Why Companies Use Minimum Monthly Spend: Purpose, Benefits & Trade-offs
Minimum Monthly Spend
Updated November 12, 2025
ERWIN RICHMOND ECHON
Definition
Companies use Minimum Monthly Spend to secure predictable revenue, cover fixed costs, and ensure capacity planning; it balances vendor stability with buyer commitments but introduces trade-offs around flexibility and cost.
Overview
Minimum Monthly Spend (MMS) is a strategic tool vendors use to stabilize revenue, allocate capacity efficiently, and reduce the financial risk of serving customers. This friendly, beginner-oriented article explains the core reasons businesses adopt MMS, the benefits it brings, the trade-offs for buyers and sellers, and practical metrics to evaluate whether an MMS makes sense.
Primary reasons companies require MMS
- Revenue predictability: Regular minimums smooth cash flow and reduce month-to-month variability, which is especially important for businesses with high fixed costs.
- Cost recovery: MMS helps recover fixed expenses like labor, infrastructure, or software development, ensuring basic costs are covered even when usage dips.
- Capacity planning: Warehouses, carriers, and cloud providers can reserve space, staff, or compute resources when they know minimum commitments exist.
- Customer quality and prioritization: Vendors often prioritize customers who meet minimums for service levels, discounts, or allocation during peak periods.
- Risk mitigation: Minimums reduce exposure to small customers who consume disproportionate support or capacity relative to spend.
Benefits for vendors and buyers
- Vendors: Predictable revenue, improved planning, reduced churn risk, and stronger justification for investments in service improvements.
- Buyers: Access to better pricing, priority capacity, dedicated support, and sometimes custom integrations or features that would be uneconomical at lower spend levels.
Trade-offs and potential downsides
- Reduced flexibility for buyers: Fixed monthly commitments can be burdensome for seasonal businesses or those with unpredictable demand.

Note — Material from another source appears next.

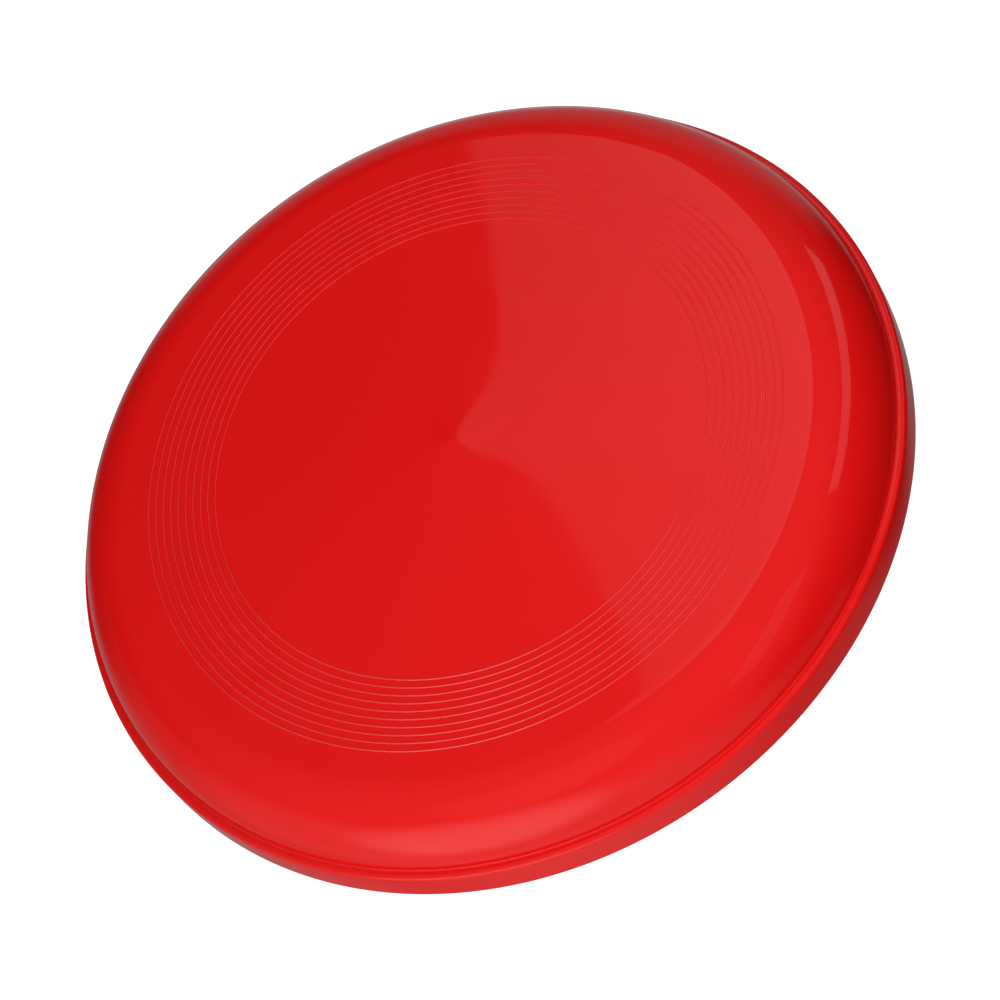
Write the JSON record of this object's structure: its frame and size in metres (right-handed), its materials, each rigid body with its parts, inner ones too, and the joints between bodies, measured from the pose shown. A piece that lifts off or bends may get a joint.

- Potential for inefficiency: Buyers may overspend to meet minima rather than optimizing actual demand, which can hurt unit economics.
- Relationship risk: Strict enforcement without flexibility can damage long-term partnerships.
How businesses decide on an MMS amount
- Start with fixed cost coverage: Sum the fixed costs attributable to servicing an account (reserved space, baseline staffing) and spread it across expected customers or minutes of service.
- Factor in desired margin: After covering costs, add a margin that reflects the vendor’s pricing strategy.
- Consider buyer value: If the buyer receives premium service or strategic advantages, a higher MMS may be justified.
Metrics to evaluate whether an MMS is appropriate
- Contribution margin: Ensure the MMS covers the per-customer contribution margin after variable costs.
- Utilization rates: Compare reserved capacity utilization with and without the MMS to justify the commitment.
- Churn sensitivity: Model how various MMS levels affect customer churn and lifetime value.
Alternatives to strict MMS and hybrid approaches
- Variable pricing: Pay-as-you-go models avoid minimums but typically charge higher per-unit rates to cover fixed costs.
- Pooled minimums: Several small buyers share a pooled commitment to achieve economies of scale without individual burdens.
- Ramp and pilot programs: Temporary reduced minimums to allow customers to scale into full commitments.
- Rolling averages: Use a multi-month average (e.g., 3-month rolling) to smooth variations and reduce penalty frequency.
Practical example
A 3PL determines it needs a guaranteed $6,000/month per major account to reserve a dedicated fulfillment bay and two full-time staff. Offering this as an MMS lets the 3PL confidently schedule shifts and turn down lower-margin requests that would create bottlenecks. The buyer gets guaranteed capacity and faster turnarounds, which can justify the premium if it improves conversion and customer satisfaction.
Final considerations
MMS is a useful tool when aligned with transparent communication, fair ramp periods, and options for buyers with variable demand. Vendors should calibrate minima to real costs and customer value; buyers should evaluate whether the service benefits offset committed spend. When used thoughtfully, Minimum Monthly Spend creates predictable business relationships that benefit both sides; used poorly, it can create unnecessary friction and inefficiency.